- _WHAT YOU NEED TO DO_:
Below are several entries. Transcribe exactly those lines that fall from the one with "points = [vertex.co" through the one with "before = set(bpy.data.objects)", end lines included.

- _RECORDS FOR THIS EXERCISE_:
========================================

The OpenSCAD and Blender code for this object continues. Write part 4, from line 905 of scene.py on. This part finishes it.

========================================

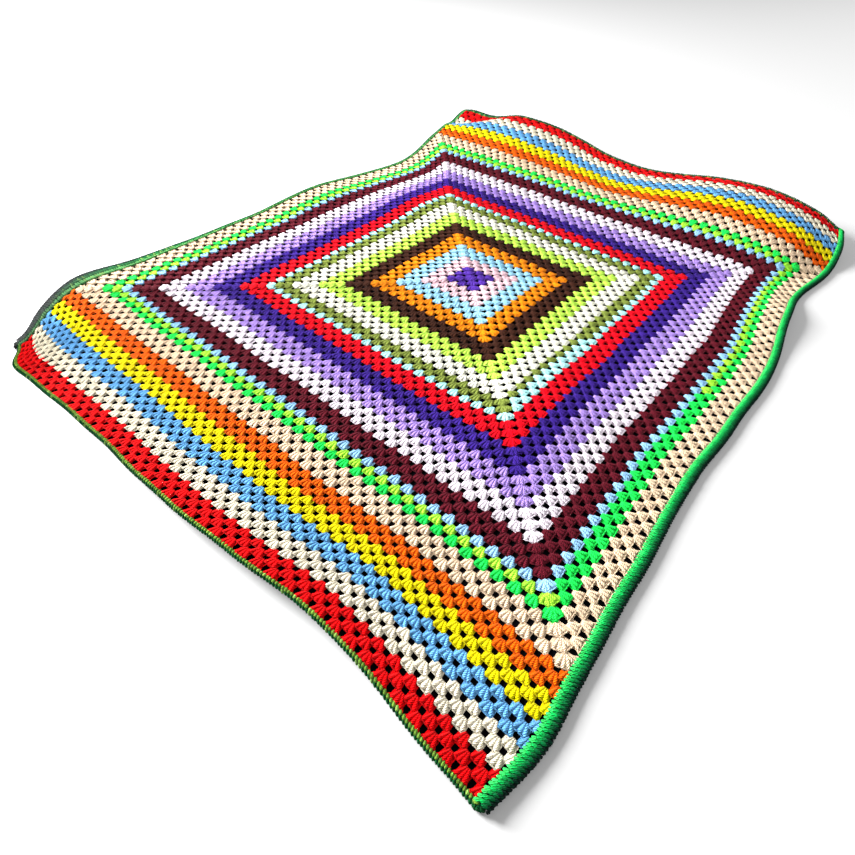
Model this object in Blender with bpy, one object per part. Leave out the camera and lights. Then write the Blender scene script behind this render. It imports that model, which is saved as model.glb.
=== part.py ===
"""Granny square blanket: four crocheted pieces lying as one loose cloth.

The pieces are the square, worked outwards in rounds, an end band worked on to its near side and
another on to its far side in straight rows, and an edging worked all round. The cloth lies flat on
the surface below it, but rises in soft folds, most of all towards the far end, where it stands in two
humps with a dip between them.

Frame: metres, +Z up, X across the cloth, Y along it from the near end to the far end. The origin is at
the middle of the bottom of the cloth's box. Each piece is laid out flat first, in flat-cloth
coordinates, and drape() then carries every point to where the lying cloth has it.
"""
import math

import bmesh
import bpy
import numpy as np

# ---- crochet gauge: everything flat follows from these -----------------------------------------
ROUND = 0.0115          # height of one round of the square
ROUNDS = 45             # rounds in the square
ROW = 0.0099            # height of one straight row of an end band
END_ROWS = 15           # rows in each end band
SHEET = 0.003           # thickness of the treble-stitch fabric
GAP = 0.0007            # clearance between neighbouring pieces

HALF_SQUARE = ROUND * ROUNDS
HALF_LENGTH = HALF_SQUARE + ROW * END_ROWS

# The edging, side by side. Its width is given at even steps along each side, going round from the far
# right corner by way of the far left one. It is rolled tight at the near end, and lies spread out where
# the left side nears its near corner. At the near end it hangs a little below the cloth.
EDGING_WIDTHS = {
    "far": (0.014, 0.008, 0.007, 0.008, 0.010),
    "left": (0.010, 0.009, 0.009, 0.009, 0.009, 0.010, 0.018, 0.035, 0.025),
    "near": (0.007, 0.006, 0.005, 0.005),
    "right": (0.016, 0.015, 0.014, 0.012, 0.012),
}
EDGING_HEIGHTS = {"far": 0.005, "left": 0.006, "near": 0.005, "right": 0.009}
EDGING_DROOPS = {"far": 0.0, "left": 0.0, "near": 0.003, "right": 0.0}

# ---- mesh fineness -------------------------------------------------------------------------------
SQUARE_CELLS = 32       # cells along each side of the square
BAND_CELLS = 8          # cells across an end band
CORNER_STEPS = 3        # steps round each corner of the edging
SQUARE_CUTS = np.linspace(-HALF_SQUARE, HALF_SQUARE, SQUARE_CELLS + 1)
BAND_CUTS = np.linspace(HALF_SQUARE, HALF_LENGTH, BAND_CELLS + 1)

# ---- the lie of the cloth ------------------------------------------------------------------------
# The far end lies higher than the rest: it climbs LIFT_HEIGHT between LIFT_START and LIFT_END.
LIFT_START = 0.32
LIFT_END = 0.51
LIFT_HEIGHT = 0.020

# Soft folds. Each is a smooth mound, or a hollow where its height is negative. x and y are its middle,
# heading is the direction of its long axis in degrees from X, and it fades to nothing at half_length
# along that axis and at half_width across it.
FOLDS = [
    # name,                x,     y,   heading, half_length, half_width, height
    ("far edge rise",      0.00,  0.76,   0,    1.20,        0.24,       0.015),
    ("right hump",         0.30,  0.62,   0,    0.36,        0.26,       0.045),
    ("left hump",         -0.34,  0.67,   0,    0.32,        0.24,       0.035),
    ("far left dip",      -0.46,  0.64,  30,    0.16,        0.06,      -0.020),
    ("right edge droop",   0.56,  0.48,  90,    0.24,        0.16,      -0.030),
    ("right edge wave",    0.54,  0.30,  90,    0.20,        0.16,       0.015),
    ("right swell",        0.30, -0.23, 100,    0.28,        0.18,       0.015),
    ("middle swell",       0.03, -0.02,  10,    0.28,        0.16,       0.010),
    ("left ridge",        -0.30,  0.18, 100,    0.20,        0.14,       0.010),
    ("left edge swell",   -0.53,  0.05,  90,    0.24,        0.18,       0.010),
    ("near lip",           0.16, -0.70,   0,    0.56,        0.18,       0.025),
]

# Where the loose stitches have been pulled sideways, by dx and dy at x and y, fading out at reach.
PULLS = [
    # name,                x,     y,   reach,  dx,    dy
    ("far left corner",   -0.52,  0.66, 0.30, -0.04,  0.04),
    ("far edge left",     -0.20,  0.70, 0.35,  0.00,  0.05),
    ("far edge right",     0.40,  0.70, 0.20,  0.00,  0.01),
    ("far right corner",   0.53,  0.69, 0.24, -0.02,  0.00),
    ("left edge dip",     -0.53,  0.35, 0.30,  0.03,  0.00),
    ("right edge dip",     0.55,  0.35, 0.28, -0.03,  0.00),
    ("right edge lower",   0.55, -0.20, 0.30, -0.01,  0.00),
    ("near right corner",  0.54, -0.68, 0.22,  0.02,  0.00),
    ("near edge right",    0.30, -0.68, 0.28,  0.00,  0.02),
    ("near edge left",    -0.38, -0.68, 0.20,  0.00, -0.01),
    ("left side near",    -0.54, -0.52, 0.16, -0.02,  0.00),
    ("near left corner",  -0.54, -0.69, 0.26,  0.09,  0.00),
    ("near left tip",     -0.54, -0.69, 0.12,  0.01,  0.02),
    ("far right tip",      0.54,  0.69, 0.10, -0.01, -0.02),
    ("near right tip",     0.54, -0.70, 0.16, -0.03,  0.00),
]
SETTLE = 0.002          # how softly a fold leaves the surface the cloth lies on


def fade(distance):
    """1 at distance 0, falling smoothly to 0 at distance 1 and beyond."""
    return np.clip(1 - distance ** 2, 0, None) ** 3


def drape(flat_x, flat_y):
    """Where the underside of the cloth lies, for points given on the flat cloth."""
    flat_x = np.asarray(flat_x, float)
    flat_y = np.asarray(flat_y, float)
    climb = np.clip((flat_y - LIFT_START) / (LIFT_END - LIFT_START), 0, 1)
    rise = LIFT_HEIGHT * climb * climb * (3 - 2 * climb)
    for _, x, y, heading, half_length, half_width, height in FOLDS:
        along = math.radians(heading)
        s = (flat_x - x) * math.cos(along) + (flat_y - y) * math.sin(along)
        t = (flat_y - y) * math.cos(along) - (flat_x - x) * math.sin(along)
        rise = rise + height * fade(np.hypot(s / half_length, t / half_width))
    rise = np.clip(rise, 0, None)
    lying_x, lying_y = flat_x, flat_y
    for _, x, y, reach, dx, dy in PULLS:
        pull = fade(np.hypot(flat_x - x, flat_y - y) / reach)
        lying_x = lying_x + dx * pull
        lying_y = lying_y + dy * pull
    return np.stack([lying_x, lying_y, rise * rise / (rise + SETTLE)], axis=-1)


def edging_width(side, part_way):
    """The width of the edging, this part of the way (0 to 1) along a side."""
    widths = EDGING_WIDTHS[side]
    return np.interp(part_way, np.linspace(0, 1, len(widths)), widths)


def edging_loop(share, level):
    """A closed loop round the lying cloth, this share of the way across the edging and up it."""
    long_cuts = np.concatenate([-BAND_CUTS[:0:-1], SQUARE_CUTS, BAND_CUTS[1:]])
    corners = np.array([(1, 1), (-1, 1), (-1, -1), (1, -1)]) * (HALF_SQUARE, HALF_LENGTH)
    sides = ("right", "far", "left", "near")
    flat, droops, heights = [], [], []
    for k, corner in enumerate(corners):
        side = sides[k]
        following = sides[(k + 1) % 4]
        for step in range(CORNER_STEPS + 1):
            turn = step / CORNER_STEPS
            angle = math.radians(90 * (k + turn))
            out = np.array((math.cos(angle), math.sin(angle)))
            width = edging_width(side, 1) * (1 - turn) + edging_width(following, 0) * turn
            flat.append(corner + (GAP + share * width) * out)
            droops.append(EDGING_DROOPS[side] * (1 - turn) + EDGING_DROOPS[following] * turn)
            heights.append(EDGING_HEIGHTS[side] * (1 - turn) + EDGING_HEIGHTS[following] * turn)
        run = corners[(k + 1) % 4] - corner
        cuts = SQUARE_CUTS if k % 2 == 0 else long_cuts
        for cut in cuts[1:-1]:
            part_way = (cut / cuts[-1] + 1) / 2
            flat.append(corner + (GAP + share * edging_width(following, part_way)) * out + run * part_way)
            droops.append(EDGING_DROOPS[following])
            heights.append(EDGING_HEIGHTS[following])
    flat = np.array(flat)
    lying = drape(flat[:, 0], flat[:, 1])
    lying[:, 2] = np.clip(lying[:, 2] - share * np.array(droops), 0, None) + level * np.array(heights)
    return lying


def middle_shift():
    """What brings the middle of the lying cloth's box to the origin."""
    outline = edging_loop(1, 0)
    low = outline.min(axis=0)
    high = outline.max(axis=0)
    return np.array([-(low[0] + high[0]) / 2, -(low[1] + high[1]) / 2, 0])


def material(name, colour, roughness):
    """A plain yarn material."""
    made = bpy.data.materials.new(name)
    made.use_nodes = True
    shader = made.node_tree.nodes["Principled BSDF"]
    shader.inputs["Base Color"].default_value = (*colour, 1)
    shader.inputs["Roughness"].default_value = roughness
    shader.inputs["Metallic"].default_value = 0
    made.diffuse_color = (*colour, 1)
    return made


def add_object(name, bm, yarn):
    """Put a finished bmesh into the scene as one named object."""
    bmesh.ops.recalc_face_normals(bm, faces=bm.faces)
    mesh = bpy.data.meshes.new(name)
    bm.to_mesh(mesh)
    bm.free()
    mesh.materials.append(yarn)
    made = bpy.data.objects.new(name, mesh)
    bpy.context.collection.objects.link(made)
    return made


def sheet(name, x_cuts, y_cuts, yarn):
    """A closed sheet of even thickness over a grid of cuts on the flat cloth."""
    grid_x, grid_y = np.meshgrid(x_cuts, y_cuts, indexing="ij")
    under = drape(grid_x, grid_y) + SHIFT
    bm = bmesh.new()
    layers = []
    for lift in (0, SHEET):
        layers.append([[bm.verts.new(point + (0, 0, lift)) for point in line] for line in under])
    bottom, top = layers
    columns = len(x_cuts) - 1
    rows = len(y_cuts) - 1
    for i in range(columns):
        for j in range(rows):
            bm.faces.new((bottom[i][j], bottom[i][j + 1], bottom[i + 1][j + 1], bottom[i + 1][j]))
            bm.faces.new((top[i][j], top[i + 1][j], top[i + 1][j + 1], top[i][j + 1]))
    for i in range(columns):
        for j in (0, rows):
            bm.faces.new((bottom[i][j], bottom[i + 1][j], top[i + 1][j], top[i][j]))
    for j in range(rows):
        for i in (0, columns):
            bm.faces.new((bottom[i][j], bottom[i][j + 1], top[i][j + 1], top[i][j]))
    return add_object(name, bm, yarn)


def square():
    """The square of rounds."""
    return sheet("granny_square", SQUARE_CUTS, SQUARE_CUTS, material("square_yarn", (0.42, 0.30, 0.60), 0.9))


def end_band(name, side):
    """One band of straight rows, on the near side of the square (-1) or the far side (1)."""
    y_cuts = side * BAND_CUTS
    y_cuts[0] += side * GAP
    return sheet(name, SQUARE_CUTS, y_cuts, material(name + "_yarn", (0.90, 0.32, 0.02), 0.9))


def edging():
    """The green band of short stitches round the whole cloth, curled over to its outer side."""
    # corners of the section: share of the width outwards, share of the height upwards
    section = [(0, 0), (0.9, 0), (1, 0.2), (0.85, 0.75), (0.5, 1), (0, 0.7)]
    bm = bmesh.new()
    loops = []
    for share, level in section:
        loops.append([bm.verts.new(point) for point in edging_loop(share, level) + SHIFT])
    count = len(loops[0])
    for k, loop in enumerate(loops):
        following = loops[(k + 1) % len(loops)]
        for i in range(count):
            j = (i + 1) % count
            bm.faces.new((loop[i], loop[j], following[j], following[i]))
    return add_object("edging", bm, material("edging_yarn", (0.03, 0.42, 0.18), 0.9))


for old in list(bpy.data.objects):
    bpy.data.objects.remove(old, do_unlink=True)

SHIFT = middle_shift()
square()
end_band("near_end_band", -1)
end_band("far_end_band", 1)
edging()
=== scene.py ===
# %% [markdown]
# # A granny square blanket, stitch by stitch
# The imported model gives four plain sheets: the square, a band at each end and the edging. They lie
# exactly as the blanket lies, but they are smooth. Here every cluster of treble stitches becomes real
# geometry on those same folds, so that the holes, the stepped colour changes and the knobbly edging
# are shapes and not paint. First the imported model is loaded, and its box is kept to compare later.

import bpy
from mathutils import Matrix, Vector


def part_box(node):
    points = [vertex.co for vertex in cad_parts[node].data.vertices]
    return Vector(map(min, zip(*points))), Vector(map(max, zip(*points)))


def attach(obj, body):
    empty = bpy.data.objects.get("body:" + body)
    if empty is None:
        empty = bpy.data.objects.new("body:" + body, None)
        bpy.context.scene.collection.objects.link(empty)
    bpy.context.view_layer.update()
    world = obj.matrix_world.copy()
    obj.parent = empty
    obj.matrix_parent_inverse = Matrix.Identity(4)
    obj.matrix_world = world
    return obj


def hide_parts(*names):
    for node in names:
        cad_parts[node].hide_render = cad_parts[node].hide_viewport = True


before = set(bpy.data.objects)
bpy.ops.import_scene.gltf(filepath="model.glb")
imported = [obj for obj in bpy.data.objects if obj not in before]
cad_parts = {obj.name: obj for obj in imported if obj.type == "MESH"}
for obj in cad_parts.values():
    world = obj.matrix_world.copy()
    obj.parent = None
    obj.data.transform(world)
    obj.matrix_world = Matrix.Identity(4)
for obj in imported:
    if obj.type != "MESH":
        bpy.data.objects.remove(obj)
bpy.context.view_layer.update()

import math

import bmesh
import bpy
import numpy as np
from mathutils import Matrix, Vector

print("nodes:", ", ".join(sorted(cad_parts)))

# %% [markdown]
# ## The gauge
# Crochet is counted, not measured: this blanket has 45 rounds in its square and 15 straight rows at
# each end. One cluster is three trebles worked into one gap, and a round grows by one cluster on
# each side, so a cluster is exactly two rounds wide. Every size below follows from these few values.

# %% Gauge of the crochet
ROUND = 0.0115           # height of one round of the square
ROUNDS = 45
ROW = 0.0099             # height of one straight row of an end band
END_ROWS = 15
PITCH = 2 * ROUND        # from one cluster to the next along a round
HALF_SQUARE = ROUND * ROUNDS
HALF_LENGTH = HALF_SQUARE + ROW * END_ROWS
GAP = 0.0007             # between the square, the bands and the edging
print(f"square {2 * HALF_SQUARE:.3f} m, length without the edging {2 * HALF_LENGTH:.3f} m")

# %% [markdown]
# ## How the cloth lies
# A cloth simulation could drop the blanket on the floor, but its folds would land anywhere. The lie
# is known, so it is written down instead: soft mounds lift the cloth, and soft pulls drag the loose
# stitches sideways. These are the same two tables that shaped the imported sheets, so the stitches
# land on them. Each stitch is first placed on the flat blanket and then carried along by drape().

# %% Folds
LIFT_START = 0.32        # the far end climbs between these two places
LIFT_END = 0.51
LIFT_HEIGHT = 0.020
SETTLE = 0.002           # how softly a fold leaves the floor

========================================

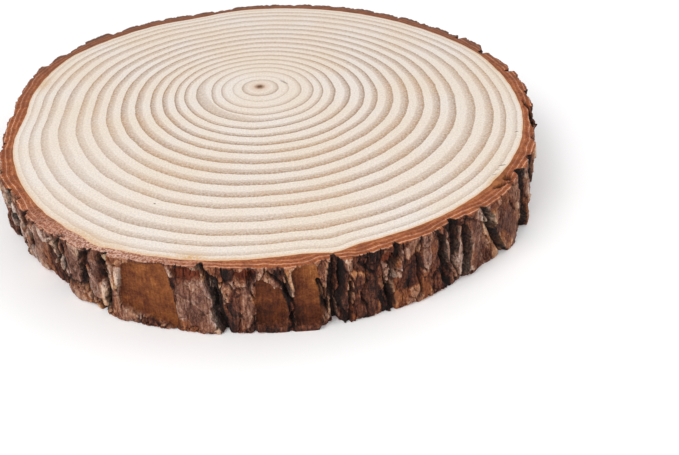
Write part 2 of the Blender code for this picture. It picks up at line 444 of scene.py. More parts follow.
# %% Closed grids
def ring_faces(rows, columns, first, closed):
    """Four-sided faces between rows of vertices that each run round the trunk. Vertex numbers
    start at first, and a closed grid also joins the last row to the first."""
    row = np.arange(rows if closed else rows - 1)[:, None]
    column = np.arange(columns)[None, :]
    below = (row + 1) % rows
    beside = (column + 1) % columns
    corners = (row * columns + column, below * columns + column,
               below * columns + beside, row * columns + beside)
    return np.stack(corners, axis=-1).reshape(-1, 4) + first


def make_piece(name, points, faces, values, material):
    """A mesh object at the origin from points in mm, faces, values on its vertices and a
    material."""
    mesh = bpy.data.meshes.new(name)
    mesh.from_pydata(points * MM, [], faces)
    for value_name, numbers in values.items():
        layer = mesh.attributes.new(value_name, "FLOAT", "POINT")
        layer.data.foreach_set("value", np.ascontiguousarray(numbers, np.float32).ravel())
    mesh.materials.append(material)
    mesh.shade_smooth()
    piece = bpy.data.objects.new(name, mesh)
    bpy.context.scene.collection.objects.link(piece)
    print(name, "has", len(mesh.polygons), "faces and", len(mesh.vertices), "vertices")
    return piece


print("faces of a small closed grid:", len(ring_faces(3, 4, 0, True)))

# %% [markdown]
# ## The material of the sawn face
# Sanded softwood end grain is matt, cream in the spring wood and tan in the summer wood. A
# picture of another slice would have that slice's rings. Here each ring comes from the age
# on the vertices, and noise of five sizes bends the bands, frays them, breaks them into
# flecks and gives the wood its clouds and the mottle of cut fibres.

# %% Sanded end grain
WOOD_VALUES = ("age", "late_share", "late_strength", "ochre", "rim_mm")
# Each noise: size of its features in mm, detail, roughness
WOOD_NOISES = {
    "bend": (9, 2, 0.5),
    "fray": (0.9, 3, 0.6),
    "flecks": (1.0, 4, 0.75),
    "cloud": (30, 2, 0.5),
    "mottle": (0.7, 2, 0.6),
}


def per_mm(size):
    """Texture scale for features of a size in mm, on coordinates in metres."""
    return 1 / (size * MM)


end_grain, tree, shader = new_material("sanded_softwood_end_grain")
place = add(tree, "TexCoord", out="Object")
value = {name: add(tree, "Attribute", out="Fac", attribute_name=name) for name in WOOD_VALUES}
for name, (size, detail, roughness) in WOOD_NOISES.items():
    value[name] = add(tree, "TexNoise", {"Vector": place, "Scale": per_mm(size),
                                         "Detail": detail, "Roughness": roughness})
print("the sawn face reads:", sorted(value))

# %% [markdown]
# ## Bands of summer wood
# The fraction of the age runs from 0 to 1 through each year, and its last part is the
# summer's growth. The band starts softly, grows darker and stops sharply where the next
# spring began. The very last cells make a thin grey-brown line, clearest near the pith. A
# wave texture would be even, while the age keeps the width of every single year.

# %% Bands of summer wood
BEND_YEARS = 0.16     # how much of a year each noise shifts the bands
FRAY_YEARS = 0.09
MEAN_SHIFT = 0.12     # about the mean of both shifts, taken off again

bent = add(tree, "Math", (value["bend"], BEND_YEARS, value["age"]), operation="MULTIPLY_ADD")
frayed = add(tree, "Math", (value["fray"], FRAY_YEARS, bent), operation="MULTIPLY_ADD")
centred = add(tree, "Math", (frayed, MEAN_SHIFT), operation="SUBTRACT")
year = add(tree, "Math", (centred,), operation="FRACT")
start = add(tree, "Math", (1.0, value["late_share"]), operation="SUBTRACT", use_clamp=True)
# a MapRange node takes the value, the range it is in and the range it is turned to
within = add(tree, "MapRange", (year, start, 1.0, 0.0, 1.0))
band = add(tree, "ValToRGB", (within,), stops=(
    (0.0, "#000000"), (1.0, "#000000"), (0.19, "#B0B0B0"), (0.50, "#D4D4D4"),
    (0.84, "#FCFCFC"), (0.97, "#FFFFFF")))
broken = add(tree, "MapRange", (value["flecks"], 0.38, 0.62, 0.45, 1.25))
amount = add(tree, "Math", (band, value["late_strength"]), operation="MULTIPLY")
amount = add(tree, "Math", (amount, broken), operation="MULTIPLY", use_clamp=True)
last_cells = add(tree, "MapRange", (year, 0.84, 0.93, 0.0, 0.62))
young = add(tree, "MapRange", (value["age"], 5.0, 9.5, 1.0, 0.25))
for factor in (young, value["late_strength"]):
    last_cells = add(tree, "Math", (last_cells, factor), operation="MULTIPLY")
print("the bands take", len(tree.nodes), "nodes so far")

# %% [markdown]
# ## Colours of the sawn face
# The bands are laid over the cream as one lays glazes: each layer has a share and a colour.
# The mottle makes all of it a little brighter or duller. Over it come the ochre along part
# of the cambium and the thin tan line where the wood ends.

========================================

- _RESPONSE TO THIS TASK_:
    points = [vertex.co for vertex in cad_parts[node].data.vertices]
    return Vector(map(min, zip(*points))), Vector(map(max, zip(*points)))


def attach(obj, body):
    empty = bpy.data.objects.get("body:" + body)
    if empty is None:
        empty = bpy.data.objects.new("body:" + body, None)
        bpy.context.scene.collection.objects.link(empty)
    bpy.context.view_layer.update()
    world = obj.matrix_world.copy()
    obj.parent = empty
    obj.matrix_parent_inverse = Matrix.Identity(4)
    obj.matrix_world = world
    return obj


def hide_parts(*names):
    for node in names:
        cad_parts[node].hide_render = cad_parts[node].hide_viewport = True


before = set(bpy.data.objects)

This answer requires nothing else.